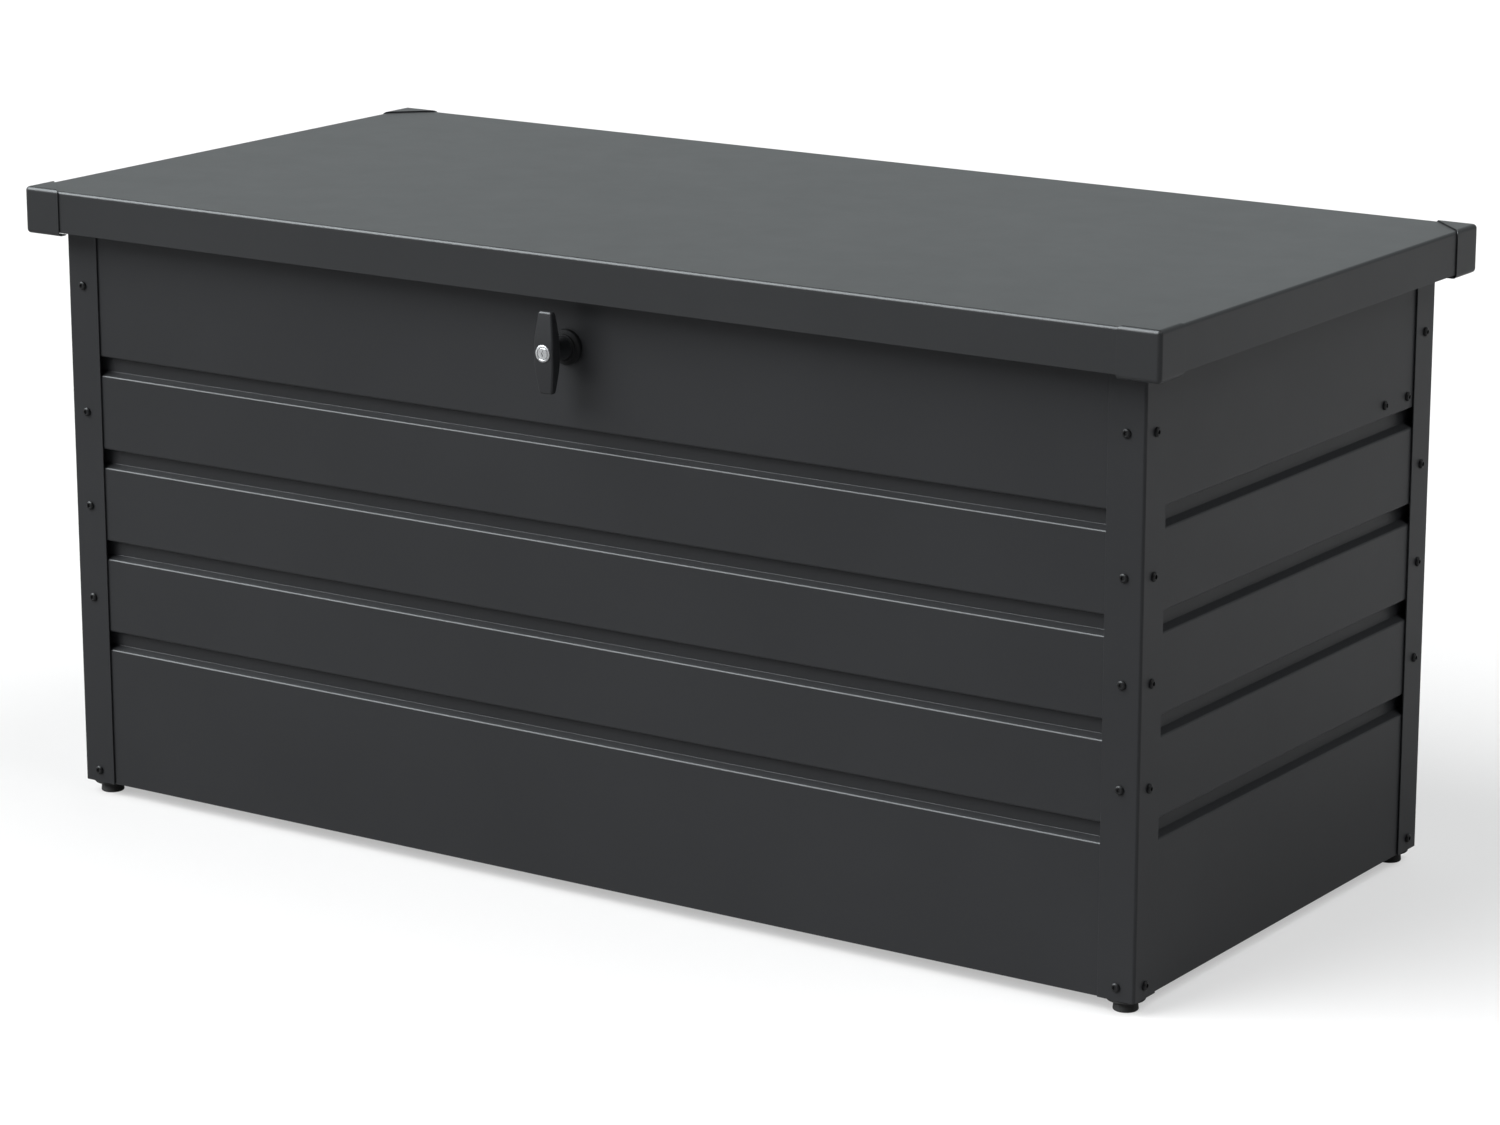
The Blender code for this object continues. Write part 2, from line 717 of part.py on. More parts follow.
def strut(side, sign):
    """A gas strut from the end wall to the lid, lying along its own frame's Z."""
    forward = STRUT_FOOT_Y - STRUT_HEAD_Y
    rise = STRUT_HEAD_Z - STRUT_FOOT_Z
    length = Vector((0, forward, rise)).length
    lean = atan2(forward, rise)
    x = sign * STRUT_X
    frame = make_frame(f"strut_{side}_frame", BODY, (x, STRUT_FOOT_Y, STRUT_FOOT_Z), lean)
    along_x = (0, QUARTER, 0)

    # Body bracket: a hat of sheet on the wall with a ball stud on its crown
    name = f"strut_{side}_body_bracket"
    half, crown = BRACKET_LENGTH / 2, BRACKET_CROWN / 2
    path = bent(
        [
            (0.0, -half),
            (0.0, -crown - BRACKET_SLOPE),
            (-BRACKET_RISE, -crown),
            (-BRACKET_RISE, crown),
            (0.0, crown + BRACKET_SLOPE),
            (0.0, half),
        ],
        BRACKET_SHEET,
    )
    bracket = folded_sheet(
        name, path, BRACKET_HEIGHT, BRACKET_SHEET, ZINC, BODY,
        (sign * RAIL_X, STRUT_FOOT_Y, STRUT_FOOT_Z), stood_up(0.0 if sign > 0 else 2 * QUARTER),
    )
    root = STRUT_X - RAIL_X + BRACKET_RISE + BRACKET_SHEET / 2
    ball_stud = turned(
        name + "_ball_stud", ball_stud_profile(root), ZINC, BODY,
        (x, STRUT_FOOT_Y, STRUT_FOOT_Z), (0, -sign * QUARTER, 0),
    )
    combine(bracket, "UNION", ball_stud)

    cylinder = [
        (0.0, CYLINDER_START + CYLINDER_WALL),
        (CYLINDER_BORE, CYLINDER_START + CYLINDER_WALL),
        (CYLINDER_BORE, CYLINDER_END - GUIDE_LENGTH),
        (ROD_RADIUS + GAP, CYLINDER_END - GUIDE_LENGTH),
        (ROD_RADIUS + GAP, CYLINDER_END),
        (CYLINDER_RADIUS, CYLINDER_END),
        (CYLINDER_RADIUS, CYLINDER_START),
        (0.0, CYLINDER_START),
    ]
    turned(f"strut_{side}_cylinder", cylinder, BLACK_STEEL, frame)
    piston = [
        (0.0, ROD_END),
        (ROD_RADIUS, ROD_END),
        (ROD_RADIUS, PISTON_START + PISTON_LENGTH),
        (PISTON_RADIUS, PISTON_START + PISTON_LENGTH),
        (PISTON_RADIUS, PISTON_START),
        (0.0, PISTON_START),
    ]
    turned(f"strut_{side}_rod", piston, BRIGHT, frame)

    # Lower socket: a neck towards the cylinder, and a hole for the ball on its wall side
    name = f"strut_{side}_lower_socket"
    socket = rod(
        name, SOCKET_RADIUS, SOCKET_WIDTH, PLASTIC, frame, (0, 0, 0), along_x
    )
    neck = rod(
        name + "_neck", SOCKET_NECK, CYLINDER_START - GAP, PLASTIC, frame,
        (0, 0, (CYLINDER_START - GAP) / 2),
    )
    depth = BALL_RADIUS + GAP + SOCKET_WIDTH
    hole = rod(
        name + "_hole", BALL_RADIUS + GAP, depth, PLASTIC, frame,
        (sign * (SOCKET_WIDTH - BALL_RADIUS - GAP) / 2, 0, 0), along_x,
    )
    combine(socket, "UNION", neck)
    combine(socket, "DIFFERENCE", hole)

    # Upper socket, with the stud that bolts to the lid's bracket
    name = f"strut_{side}_upper_socket"
    socket = rod(
        name, SOCKET_RADIUS, SOCKET_WIDTH, PLASTIC, frame, (0, 0, length), along_x
    )
    neck = rod(
        name + "_neck", SOCKET_NECK, length - ROD_END - GAP, PLASTIC, frame,
        (0, 0, (length + ROD_END + GAP) / 2),
    )
    stud = rod(
        name + "_stud", STUD_RADIUS, STUD_REACH, PLASTIC, frame,
        (-sign * STUD_REACH / 2, 0, length), along_x,
    )
    combine(socket, "UNION", neck, stud)

    path = bent(
        [
            (LID_BRACKET_FLANGE, LID_UNDERSIDE - GAP - HINGE_Z),
            (0.0, LID_UNDERSIDE - GAP - HINGE_Z),
            (0.0, LID_UNDERSIDE - LID_BRACKET_DROP - HINGE_Z),
        ],
        BRACKET_SHEET,
    )
    folded_sheet(
        f"strut_{side}_lid_bracket", path, LID_BRACKET_LENGTH, BRACKET_SHEET, ZINC, LID,
        (x - sign * (STUD_REACH + GAP), STRUT_HEAD_Y - HINGE_Y, 0), (0, 0, sign * QUARTER),
    )


def arm_outline(reach, hub, tip):
    """A flat arm from a round hub up to a round tip, counter-clockwise."""
    outline = []
    for step in range(TIP_STEPS + 1):
        angle = pi + pi * step / TIP_STEPS
        outline.append((hub * cos(angle), hub * sin(angle)))
    for step in range(TIP_STEPS + 1):
        angle = pi * step / TIP_STEPS
        outline.append((tip * cos(angle), reach - tip + tip * sin(angle)))
    return outline


def lock():
    """T-handle lock; in its frame outwards is -Y, which a turned profile's Z becomes."""
    outward = (QUARTER, 0, 0)
    inward = (-QUARTER, 0, 0)
    bore = SPINDLE_RADIUS + GAP
    rosette = [
        (bore, ROSETTE),
        (ROSETTE_RADIUS - ROSETTE_CHAMFER, ROSETTE),
        (ROSETTE_RADIUS, ROSETTE - ROSETTE_CHAMFER),
        (ROSETTE_RADIUS, GAP),
        (BARREL_RADIUS, GAP),
        (BARREL_RADIUS, -BARREL_LENGTH),
        (bore, -BARREL_LENGTH),
    ]
    turned("lock_rosette", rosette, COAT, LOCK, turn=outward, ring=True)
    nut_y = PANEL_SHEET + GAP + NUT / 2
    nut = rod(
        "lock_nut", NUT_ACROSS_CORNERS / 2, NUT, ZINC, LOCK, (0, nut_y, 0), outward, HEXAGON
    )
    thread = rod(
        "lock_nut_bore", BARREL_RADIUS + GAP, 2 * NUT, ZINC, LOCK, (0, nut_y, 0), outward
    )
    combine(nut, "DIFFERENCE", thread)

    stem_start = ROSETTE + GAP
    grip_back = stem_start + STEM_LENGTH
    half, wide, narrow = GRIP_HEIGHT / 2, GRIP_WIDTH / 2, GRIP_END_WIDTH / 2
    waist = GRIP_WAIST / 2
    outline = [
        (wide, -waist), (wide, waist), (narrow, half), (-narrow, half),
        (-wide, waist), (-wide, -waist), (-narrow, -half), (narrow, -half),
    ]
    grip = flat_piece(
        "t_handle", outline, GRIP, COAT, LOCK, (0, -grip_back - GRIP / 2, 0), outward
    )
    edge = grip.modifiers.new("edges", "BEVEL")
    edge.width = GRIP_EDGE
    edge.segments = EDGE_SEGMENTS
    edge.limit_method = "ANGLE"
    overlap = GRIP / 2
    stem = rod(
        "t_handle_stem", STEM_RADIUS, STEM_LENGTH + overlap, COAT, LOCK,
        (0, -stem_start - (STEM_LENGTH + overlap) / 2, 0), outward,
    )
    lock_bore = rod(
        "t_handle_lock_bore", LOCK_RADIUS + GAP, 2 * LOCK_LENGTH, COAT, LOCK,
        (0, -grip_back - GRIP - GAP, 0), outward,
    )
    spindle_bore = rod(
        "t_handle_spindle_bore", bore, 2 * SPINDLE_IN_STEM, COAT, LOCK,
        (0, -stem_start, 0), outward,
    )
    combine(grip, "UNION", stem)
    combine(grip, "DIFFERENCE", lock_bore, spindle_bore)

    face = grip_back + GRIP + LOCK_PROUD
    housing_back = face - LOCK_LENGTH
    housing = [
        (PLUG_RADIUS + GAP, face),
        (LOCK_RADIUS, face),
        (LOCK_RADIUS, housing_back),
        (PLUG_RADIUS + GAP, housing_back),
    ]
    turned("lock_cylinder", housing, BRIGHT, LOCK, turn=outward, ring=True)
    plug_y = LOCK_LENGTH / 2 - face
    plug = rod(
        "lock_key_plug", PLUG_RADIUS, LOCK_LENGTH, BRIGHT, LOCK, (0, plug_y, 0), outward
    )
    keyway = block(
        "lock_keyway", (KEYWAY_WIDTH, 2 * KEYWAY_DEPTH, KEYWAY_HEIGHT), BRIGHT, LOCK,
        (0, -face, 0),
    )
    combine(plug, "DIFFERENCE", keyway)

    cam_y = CAM_Y + PANEL_Y
    spindle_front = stem_start + SPINDLE_IN_STEM - GAP
    spindle_back = cam_y - CAM_SHEET / 2 - GAP
    spindle_length = spindle_front + spindle_back
    spindle = rod(
        "lock_spindle", SPINDLE_RADIUS, spindle_length, ZINC, LOCK,
        (0, (spindle_back - spindle_front) / 2, 0), outward,
    )
    screw_bore = rod(
        "lock_spindle_bore", CAM_SCREW_RADIUS + GAP, 2 * CAM_SCREW_DEPTH + GAP, ZINC, LOCK,
        (0, spindle_back, 0), outward,
    )
    combine(spindle, "DIFFERENCE", screw_bore)
    cam = flat_piece(
        "lock_cam", arm_outline(CAM_REACH, CAM_BACK, CAM_WIDTH / 2), CAM_SHEET, ZINC, LOCK,
        (0, cam_y, 0), outward,
    )
    eye = rod(
        "lock_cam_eye", CAM_SCREW_RADIUS + GAP, 2 * CAM_SHEET, ZINC, LOCK, (0, cam_y, 0), outward
    )
    combine(cam, "DIFFERENCE", eye)
    tip = -CAM_SHEET - GAP - CAM_SCREW_DEPTH
    screw = [
        (0.0, CAM_SCREW_RADIUS),
        (CAM_SCREW_HEAD, CAM_SCREW_RADIUS),
        (CAM_SCREW_HEAD, 0.0),
        (CAM_SCREW_RADIUS, 0.0),
        (CAM_SCREW_RADIUS, tip),
        (0.0, tip),
    ]
    turned(
        "lock_cam_screw", screw, ZINC, LOCK, (0, cam_y + CAM_SHEET / 2 + GAP, 0), inward
    )


def main():
    """Build the whole box."""
    wall_panels()
    corner_posts()
    rails()
    floor()
    feet()
    lid_panel()
    corner_caps()
    lid_fittings()
    for side, sign in SIDES.items():
        hinge(side, sign)
        strut(side, sign)
    lock()


main()
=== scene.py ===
import json
from math import atan2, cos, pi, radians, sin, sqrt, tan

import bmesh
import bpy
from mathutils import Matrix, Vector

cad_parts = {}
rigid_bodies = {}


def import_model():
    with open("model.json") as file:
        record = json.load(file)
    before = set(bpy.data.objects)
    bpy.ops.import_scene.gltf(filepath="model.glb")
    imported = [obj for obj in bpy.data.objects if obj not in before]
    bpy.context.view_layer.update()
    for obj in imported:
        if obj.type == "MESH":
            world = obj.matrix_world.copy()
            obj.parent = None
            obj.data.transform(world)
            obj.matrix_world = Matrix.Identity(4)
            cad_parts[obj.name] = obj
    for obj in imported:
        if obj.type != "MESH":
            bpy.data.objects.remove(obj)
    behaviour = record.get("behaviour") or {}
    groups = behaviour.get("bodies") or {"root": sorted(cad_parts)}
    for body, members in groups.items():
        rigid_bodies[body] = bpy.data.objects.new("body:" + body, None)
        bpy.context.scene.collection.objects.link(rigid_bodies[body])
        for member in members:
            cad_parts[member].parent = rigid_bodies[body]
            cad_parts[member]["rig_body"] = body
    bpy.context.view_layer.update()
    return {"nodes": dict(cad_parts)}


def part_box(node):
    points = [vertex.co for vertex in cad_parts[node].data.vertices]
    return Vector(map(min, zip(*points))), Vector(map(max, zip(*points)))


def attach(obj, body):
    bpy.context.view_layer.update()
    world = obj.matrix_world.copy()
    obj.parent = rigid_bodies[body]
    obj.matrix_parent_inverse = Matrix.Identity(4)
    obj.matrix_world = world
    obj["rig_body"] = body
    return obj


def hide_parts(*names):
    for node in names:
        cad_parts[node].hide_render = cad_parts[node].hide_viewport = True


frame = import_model()

# Sheet and fold sizes, as in the CAD
PANEL_SHEET = 0.0012
POST_SHEET = 0.0016
POST_BEND = 0.003
RAIL_SHEET = 0.0015
GROOVE_COUNT = 4
GROOVE_PITCH = 0.100
GROOVE_LOWEST = 0.164
GROOVE_HEIGHT = 0.0205
GROOVE_DEPTH = 0.009
GROOVE_LEDGE_RISE = 0.004
GROOVE_LIP_BEND = 0.0022
GROOVE_INNER_BEND = 0.0006
LID_SHEET = 0.0015
LID_BEND = 0.0035
CAP_SHEET = 0.0012
CAP_BEND = 0.0045
CAP_LEG = 0.046
CAP_LIP = 0.012
FOLD_STEPS = 6
EDGE_BREAK = 0.0003
GAP = 0.0003
BODY_CENTRE_Y = 0.00495
LOCK_Z = 0.566

# Screws. The bracket's are (depth from the middle of the body, height), and a hinge's are
# (along, up) from the middle of its leaf's lower edge
SCREW_HEIGHTS = (0.027, 0.220, 0.321, 0.423, 0.559)
SCREW_INSET = 0.020
SCREW_RADIUS = 0.00475
SCREW_HEAD = 0.0027
BRACKET_SCREWS = ((0.193, 0.498), (0.243, 0.498))
HINGE_SCREWS = ((-0.028, 0.012), (0.0, 0.022), (0.028, 0.012))
HINGE_SCREW_RADIUS = 0.0042
HINGE_SCREW_HEAD = 0.0017
KEEPER_SCREW_INSET = 0.012

# Sheet of the hinges, strut brackets and keeper
FLANGE_SHEET = 0.002

# Shares of a bracket's width or length at which its screws sit
LID_BRACKET_SCREWS = (0.22, 0.78)
KEEPER_SCREWS = (0.25, 0.75)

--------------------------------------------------

#### What is asked:
Produce the lines from the top of the listing through the "along_x = (0, QUARTER, 0)" line exactly as they appear, with no additional output.

#### Task response:
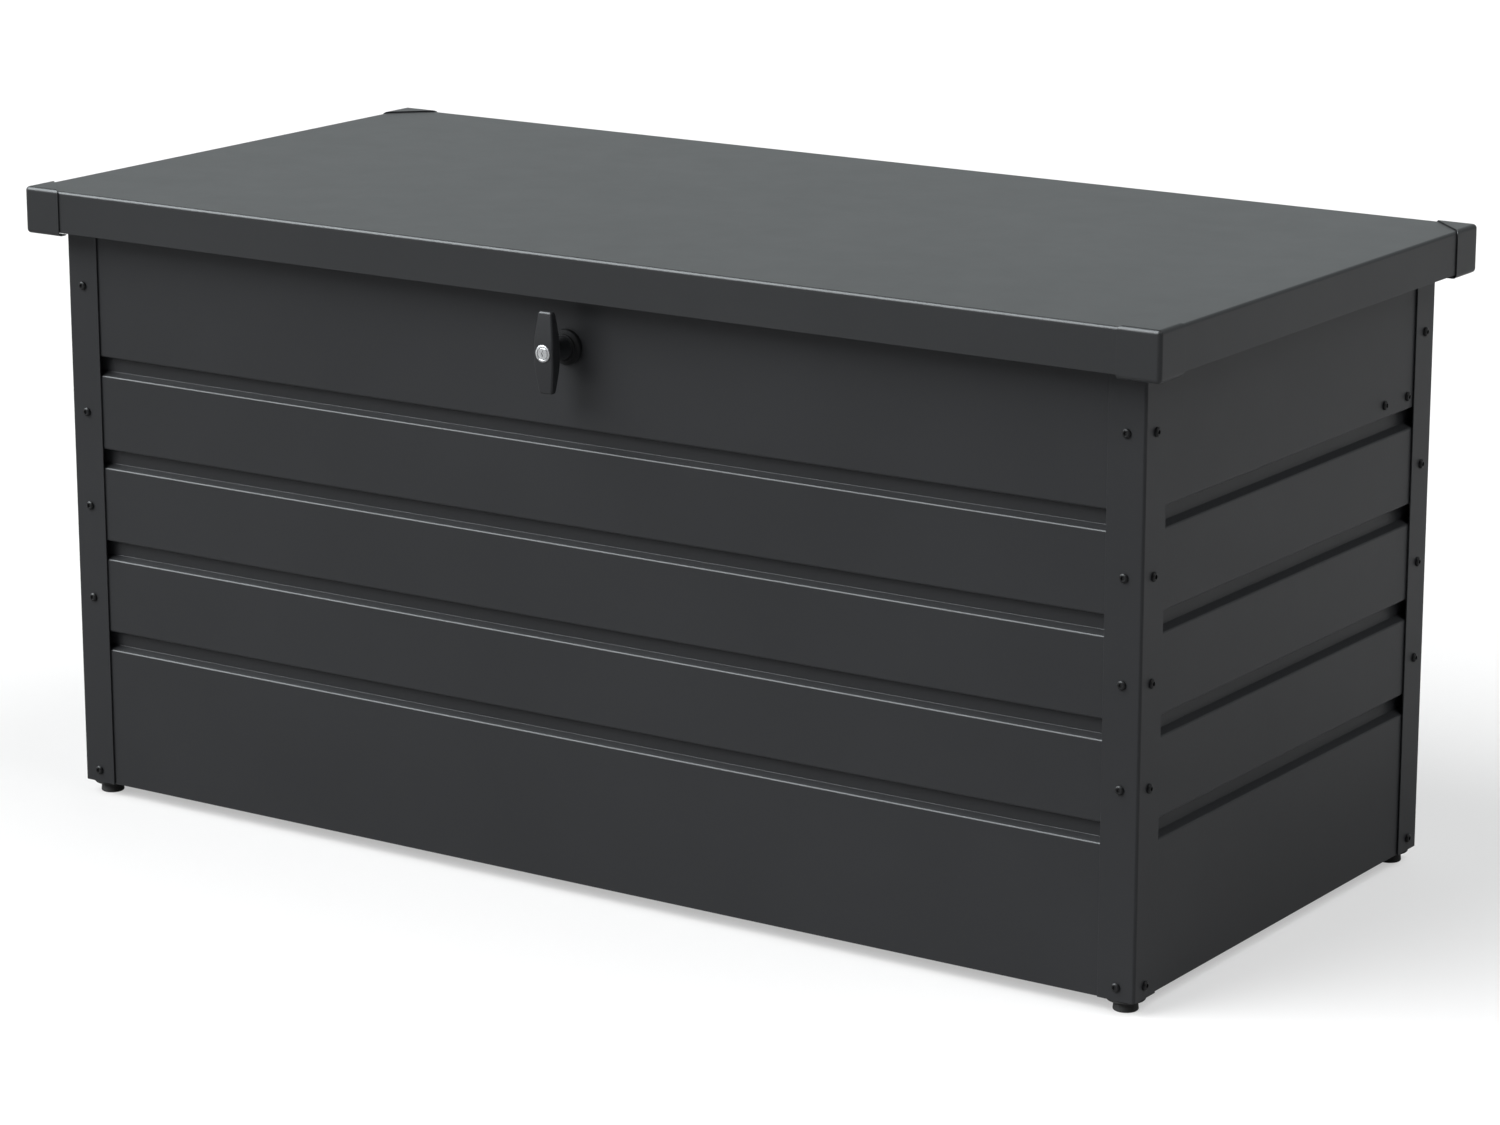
The Blender code for this object continues. Write part 2, from line 717 of part.py on. More parts follow.
def strut(side, sign):
    """A gas strut from the end wall to the lid, lying along its own frame's Z."""
    forward = STRUT_FOOT_Y - STRUT_HEAD_Y
    rise = STRUT_HEAD_Z - STRUT_FOOT_Z
    length = Vector((0, forward, rise)).length
    lean = atan2(forward, rise)
    x = sign * STRUT_X
    frame = make_frame(f"strut_{side}_frame", BODY, (x, STRUT_FOOT_Y, STRUT_FOOT_Z), lean)
    along_x = (0, QUARTER, 0)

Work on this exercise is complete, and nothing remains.